---------- Material provided ----------

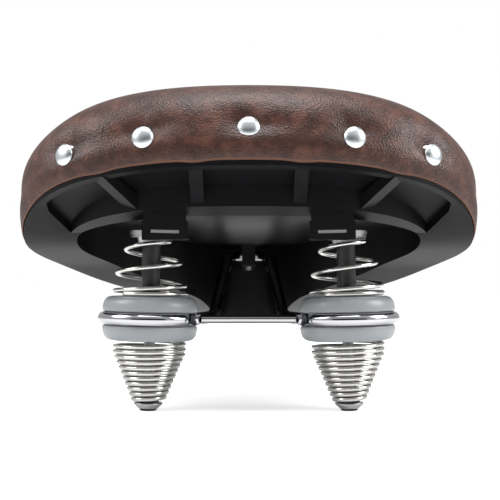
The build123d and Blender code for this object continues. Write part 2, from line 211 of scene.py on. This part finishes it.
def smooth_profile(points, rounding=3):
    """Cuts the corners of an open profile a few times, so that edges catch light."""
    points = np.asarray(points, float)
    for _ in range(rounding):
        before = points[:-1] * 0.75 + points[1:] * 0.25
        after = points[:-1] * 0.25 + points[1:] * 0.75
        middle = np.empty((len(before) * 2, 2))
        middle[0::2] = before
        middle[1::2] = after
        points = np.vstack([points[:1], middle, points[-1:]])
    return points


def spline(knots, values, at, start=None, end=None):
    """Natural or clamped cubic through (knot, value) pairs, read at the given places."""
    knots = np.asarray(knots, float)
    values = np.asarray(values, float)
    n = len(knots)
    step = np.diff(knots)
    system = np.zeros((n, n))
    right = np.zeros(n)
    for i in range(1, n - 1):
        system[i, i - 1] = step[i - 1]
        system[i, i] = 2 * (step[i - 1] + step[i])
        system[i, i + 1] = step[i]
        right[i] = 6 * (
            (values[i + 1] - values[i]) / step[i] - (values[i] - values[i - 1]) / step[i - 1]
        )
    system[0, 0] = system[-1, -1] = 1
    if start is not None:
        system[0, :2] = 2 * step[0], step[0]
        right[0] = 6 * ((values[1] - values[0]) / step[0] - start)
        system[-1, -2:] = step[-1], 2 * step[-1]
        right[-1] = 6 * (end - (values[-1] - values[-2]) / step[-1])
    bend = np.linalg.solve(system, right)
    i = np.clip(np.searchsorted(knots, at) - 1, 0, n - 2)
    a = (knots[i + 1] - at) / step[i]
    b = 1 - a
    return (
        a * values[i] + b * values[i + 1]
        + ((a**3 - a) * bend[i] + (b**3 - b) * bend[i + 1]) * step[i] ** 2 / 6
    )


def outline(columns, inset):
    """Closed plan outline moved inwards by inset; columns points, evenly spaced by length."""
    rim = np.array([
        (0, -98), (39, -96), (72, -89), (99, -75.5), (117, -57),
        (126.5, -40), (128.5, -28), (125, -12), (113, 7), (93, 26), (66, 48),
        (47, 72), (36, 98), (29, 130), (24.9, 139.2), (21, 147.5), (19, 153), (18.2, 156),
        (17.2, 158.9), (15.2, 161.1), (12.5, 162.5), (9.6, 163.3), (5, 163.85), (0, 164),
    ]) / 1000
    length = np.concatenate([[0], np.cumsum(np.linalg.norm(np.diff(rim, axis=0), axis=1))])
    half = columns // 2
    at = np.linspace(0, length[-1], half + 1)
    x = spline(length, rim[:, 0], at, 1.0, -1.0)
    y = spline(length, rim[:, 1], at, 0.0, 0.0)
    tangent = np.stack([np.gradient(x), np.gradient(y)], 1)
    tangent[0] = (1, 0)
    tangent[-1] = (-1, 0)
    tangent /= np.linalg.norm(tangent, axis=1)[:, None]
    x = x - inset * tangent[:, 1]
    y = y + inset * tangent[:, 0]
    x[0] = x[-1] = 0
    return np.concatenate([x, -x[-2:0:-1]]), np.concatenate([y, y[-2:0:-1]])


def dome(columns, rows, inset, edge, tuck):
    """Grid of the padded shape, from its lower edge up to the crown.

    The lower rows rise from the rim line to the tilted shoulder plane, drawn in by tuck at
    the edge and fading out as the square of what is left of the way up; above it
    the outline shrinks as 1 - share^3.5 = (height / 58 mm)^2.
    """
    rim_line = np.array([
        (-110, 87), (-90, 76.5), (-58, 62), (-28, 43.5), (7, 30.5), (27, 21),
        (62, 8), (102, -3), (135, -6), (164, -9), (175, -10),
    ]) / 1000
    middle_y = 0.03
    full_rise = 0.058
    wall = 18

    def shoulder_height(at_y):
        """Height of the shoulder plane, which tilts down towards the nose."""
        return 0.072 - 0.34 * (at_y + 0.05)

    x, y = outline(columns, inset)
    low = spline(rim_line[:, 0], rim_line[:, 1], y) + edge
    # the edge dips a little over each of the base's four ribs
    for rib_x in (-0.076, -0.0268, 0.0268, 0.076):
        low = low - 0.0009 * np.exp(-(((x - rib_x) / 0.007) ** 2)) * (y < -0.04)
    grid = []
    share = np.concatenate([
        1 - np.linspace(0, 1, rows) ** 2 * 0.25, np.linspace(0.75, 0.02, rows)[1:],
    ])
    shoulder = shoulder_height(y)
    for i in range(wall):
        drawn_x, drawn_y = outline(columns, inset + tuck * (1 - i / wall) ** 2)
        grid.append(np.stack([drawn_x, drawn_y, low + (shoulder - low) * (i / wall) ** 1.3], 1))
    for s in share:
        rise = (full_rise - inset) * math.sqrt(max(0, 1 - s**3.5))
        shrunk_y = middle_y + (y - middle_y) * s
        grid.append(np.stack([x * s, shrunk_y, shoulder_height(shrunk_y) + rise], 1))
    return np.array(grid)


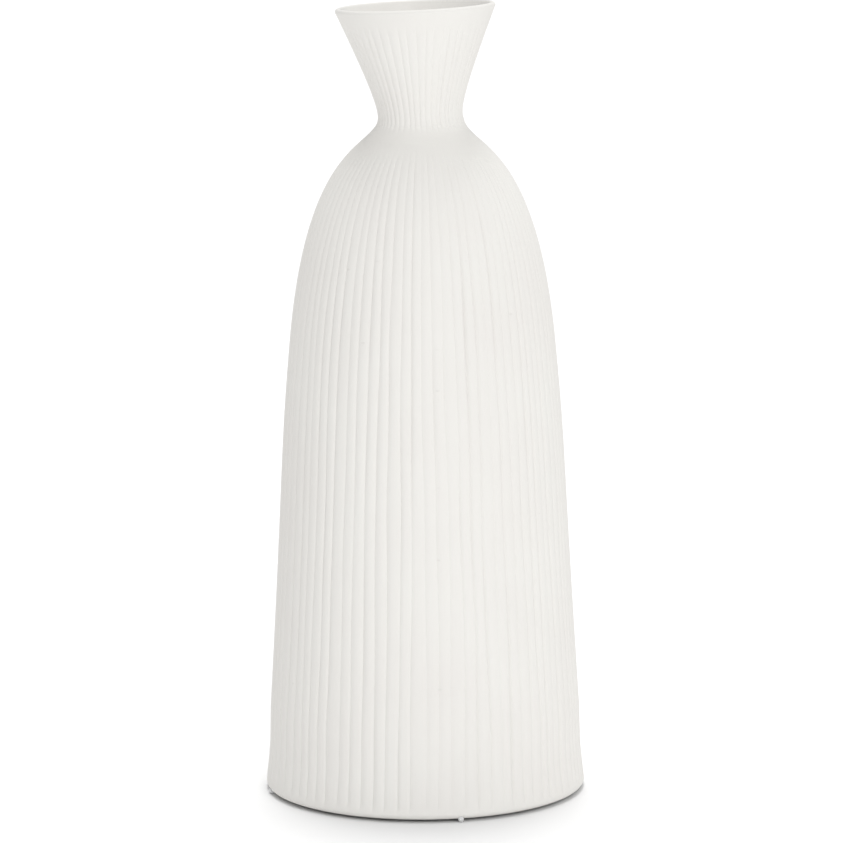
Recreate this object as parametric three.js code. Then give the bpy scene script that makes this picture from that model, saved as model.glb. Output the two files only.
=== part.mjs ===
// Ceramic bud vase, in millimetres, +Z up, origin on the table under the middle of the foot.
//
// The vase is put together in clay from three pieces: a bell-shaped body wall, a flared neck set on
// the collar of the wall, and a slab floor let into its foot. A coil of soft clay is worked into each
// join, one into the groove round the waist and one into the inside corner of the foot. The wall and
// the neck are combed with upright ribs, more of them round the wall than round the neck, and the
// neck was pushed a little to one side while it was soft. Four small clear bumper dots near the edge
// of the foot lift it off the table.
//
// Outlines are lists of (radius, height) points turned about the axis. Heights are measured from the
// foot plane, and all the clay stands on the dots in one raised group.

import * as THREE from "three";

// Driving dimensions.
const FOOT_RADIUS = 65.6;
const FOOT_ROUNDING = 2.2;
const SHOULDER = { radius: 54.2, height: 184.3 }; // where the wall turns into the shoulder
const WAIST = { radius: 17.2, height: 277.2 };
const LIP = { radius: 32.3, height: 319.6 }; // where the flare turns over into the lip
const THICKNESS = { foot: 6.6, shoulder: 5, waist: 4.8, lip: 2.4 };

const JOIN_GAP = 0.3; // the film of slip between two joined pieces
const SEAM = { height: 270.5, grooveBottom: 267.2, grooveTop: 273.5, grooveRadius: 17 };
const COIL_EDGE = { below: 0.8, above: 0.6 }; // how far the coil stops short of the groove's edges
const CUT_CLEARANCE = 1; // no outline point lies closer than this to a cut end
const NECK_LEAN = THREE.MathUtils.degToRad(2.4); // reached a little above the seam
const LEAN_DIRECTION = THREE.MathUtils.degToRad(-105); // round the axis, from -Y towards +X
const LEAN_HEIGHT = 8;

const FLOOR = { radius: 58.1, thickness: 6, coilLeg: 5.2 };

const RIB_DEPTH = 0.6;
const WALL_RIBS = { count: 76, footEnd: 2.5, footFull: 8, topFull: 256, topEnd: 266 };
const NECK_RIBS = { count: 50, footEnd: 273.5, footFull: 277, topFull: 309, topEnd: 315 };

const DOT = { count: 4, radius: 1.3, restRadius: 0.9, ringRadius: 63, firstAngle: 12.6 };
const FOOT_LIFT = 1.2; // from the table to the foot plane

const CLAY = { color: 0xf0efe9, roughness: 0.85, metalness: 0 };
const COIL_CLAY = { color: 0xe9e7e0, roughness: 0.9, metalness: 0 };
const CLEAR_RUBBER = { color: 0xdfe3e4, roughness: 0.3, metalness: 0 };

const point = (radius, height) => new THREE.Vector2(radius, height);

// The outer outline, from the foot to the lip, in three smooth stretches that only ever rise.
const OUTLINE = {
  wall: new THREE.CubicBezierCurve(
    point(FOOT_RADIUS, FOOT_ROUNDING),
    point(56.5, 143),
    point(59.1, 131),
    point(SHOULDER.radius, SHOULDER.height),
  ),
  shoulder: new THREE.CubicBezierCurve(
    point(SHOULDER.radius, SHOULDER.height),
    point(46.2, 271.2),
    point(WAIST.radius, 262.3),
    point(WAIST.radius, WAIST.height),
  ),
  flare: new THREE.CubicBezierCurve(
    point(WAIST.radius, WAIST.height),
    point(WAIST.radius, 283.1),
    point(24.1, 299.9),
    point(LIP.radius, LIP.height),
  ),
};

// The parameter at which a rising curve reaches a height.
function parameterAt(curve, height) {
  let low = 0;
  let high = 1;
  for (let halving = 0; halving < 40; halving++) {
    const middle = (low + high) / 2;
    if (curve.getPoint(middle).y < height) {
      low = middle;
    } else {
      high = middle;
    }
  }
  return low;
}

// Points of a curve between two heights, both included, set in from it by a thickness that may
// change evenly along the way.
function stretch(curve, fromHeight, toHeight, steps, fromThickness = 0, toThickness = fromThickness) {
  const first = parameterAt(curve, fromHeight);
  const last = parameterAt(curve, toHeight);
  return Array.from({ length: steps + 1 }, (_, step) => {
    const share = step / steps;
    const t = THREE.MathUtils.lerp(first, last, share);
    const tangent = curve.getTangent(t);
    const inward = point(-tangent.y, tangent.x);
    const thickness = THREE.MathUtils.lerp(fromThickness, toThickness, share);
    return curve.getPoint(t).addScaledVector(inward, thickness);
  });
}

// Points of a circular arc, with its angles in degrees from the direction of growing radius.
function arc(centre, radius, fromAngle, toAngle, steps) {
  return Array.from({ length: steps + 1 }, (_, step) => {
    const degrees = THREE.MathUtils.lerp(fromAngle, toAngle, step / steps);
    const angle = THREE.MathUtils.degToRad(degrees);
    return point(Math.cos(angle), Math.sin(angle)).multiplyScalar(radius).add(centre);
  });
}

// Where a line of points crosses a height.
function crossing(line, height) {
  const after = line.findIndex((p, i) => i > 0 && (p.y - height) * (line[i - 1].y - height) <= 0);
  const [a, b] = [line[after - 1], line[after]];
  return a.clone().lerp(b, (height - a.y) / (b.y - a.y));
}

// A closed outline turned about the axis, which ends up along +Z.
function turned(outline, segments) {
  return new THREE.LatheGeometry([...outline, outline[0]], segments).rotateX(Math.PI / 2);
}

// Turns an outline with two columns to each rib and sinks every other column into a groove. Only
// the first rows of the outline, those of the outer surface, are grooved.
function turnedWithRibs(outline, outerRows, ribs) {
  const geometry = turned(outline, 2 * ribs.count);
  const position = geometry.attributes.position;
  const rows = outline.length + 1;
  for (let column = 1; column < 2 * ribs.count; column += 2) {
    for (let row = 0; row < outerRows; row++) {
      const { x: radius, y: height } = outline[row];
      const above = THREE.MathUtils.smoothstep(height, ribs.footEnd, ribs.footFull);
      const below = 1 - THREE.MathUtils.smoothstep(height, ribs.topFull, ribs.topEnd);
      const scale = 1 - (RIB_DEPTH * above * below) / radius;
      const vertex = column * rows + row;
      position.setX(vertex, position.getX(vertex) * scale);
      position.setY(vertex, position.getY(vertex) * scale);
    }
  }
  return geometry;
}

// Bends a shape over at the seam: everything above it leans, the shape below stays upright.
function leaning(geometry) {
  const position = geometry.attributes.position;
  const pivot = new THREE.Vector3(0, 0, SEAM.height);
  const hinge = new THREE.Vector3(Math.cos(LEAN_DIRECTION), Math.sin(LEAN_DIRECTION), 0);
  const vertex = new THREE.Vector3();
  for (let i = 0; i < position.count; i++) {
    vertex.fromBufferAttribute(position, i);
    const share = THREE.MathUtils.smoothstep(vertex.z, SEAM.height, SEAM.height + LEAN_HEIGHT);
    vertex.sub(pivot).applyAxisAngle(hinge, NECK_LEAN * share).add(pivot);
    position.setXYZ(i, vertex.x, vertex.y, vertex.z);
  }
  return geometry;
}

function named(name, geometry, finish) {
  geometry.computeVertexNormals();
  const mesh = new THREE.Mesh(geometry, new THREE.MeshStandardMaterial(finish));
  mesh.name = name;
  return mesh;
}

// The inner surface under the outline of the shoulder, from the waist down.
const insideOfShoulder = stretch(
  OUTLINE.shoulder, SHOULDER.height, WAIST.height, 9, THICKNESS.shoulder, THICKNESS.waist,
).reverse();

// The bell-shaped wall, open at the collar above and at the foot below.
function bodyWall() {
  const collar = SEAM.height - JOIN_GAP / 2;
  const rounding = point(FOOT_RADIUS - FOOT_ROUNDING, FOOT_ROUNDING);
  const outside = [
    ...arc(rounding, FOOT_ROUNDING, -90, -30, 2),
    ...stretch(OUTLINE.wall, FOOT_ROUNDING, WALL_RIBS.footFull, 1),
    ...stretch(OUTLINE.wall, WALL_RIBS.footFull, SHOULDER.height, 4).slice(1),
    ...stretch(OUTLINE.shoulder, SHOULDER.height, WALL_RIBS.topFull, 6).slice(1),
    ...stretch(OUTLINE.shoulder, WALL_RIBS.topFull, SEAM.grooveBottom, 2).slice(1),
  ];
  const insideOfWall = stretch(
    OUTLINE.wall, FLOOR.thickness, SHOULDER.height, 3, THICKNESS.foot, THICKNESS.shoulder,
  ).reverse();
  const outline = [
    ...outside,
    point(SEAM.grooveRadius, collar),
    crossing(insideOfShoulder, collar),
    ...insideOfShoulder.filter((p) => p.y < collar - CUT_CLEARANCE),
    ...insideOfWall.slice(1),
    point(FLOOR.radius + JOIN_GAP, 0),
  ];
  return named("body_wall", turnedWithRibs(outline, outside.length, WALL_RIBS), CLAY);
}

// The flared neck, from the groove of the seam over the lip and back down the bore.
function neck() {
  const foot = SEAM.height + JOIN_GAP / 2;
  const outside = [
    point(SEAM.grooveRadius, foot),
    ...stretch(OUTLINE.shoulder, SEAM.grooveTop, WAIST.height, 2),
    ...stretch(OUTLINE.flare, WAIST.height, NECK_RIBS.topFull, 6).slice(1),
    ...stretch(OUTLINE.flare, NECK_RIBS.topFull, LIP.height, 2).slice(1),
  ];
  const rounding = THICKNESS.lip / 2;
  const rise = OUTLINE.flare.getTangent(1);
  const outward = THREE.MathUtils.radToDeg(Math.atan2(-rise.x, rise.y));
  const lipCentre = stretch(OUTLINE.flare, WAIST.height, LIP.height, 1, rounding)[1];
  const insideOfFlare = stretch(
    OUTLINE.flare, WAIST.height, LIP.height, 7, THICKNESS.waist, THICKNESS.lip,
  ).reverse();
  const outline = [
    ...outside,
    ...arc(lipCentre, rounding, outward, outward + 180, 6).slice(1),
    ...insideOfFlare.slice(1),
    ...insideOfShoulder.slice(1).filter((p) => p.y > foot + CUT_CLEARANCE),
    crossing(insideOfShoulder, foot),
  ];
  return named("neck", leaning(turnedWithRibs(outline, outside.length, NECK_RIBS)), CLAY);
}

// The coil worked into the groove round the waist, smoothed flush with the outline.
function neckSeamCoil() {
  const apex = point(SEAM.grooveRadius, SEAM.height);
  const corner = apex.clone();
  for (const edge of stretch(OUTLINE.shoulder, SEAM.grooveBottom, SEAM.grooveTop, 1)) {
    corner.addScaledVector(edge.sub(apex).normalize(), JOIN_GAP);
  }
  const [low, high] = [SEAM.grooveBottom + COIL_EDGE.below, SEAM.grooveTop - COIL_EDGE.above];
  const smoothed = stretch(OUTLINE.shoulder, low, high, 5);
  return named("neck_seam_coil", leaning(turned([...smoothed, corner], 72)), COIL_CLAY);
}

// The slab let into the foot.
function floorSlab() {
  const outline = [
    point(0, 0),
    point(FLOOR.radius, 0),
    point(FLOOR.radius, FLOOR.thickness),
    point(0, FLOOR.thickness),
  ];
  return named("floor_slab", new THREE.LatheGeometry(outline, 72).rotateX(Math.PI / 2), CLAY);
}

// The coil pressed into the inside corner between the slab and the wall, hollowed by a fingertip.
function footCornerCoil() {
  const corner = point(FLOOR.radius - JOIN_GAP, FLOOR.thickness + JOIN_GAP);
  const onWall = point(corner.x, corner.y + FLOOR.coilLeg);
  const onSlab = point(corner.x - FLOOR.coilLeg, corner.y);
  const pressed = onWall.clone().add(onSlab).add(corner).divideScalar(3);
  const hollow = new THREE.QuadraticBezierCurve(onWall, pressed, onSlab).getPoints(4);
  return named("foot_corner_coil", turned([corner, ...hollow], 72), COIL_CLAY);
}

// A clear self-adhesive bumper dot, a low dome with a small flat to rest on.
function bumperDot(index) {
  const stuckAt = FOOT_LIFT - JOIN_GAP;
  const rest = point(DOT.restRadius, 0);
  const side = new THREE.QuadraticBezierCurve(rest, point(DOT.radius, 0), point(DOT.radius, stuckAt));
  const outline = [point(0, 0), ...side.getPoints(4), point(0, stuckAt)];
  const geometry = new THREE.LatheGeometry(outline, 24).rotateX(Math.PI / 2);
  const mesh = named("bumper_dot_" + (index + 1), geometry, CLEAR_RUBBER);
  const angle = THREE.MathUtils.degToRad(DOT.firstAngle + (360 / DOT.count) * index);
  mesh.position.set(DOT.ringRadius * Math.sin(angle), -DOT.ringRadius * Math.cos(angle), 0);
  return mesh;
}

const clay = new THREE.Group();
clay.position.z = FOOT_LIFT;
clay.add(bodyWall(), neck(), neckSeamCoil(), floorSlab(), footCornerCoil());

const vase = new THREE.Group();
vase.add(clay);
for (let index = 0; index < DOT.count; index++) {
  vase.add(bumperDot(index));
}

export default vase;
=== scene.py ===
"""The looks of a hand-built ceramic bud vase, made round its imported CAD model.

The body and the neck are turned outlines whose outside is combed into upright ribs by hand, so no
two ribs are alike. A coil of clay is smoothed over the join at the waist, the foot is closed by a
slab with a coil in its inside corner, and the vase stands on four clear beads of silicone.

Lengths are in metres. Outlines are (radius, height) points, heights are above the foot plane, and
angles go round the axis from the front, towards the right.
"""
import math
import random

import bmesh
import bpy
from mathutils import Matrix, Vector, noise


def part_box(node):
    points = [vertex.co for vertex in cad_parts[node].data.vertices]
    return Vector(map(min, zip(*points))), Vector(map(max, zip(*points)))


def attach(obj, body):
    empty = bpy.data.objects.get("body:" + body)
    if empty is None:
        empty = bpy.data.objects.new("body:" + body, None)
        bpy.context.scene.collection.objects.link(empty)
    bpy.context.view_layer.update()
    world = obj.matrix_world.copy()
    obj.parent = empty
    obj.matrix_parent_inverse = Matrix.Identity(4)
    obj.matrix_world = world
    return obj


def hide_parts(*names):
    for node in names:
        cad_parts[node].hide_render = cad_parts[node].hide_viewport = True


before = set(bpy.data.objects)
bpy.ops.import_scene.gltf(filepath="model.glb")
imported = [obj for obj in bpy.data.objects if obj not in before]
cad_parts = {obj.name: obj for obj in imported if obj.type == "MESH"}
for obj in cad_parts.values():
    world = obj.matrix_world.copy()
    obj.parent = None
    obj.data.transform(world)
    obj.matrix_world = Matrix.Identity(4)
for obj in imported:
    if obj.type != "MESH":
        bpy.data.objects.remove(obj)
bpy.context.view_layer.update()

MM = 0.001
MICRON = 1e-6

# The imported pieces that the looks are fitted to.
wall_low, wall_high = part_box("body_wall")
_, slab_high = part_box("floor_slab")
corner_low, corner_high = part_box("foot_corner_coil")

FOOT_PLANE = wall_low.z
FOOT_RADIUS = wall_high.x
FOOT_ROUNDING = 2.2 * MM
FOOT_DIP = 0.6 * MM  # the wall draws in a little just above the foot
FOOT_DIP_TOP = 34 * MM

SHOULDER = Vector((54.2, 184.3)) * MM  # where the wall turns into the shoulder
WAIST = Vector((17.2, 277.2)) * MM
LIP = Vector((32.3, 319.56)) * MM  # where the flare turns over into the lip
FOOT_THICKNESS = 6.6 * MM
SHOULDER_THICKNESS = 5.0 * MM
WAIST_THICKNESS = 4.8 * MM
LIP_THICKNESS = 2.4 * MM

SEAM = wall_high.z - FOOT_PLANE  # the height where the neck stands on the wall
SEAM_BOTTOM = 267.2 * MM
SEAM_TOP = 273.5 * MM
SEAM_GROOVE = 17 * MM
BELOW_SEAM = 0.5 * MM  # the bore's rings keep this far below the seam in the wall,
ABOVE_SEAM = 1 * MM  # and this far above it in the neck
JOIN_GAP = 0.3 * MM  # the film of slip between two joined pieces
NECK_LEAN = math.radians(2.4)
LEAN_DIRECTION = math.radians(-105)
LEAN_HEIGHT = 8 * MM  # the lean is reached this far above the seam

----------

> [Your task] Your task is to repeat exactly the lines from the one that contains "before = set(bpy.data.objects)" through the one that contains "MICRON = 1e-6", with both end lines included.

> [Correct answer]
before = set(bpy.data.objects)
bpy.ops.import_scene.gltf(filepath="model.glb")
imported = [obj for obj in bpy.data.objects if obj not in before]
cad_parts = {obj.name: obj for obj in imported if obj.type == "MESH"}
for obj in cad_parts.values():
    world = obj.matrix_world.copy()
    obj.parent = None
    obj.data.transform(world)
    obj.matrix_world = Matrix.Identity(4)
for obj in imported:
    if obj.type != "MESH":
        bpy.data.objects.remove(obj)
bpy.context.view_layer.update()

MM = 0.001
MICRON = 1e-6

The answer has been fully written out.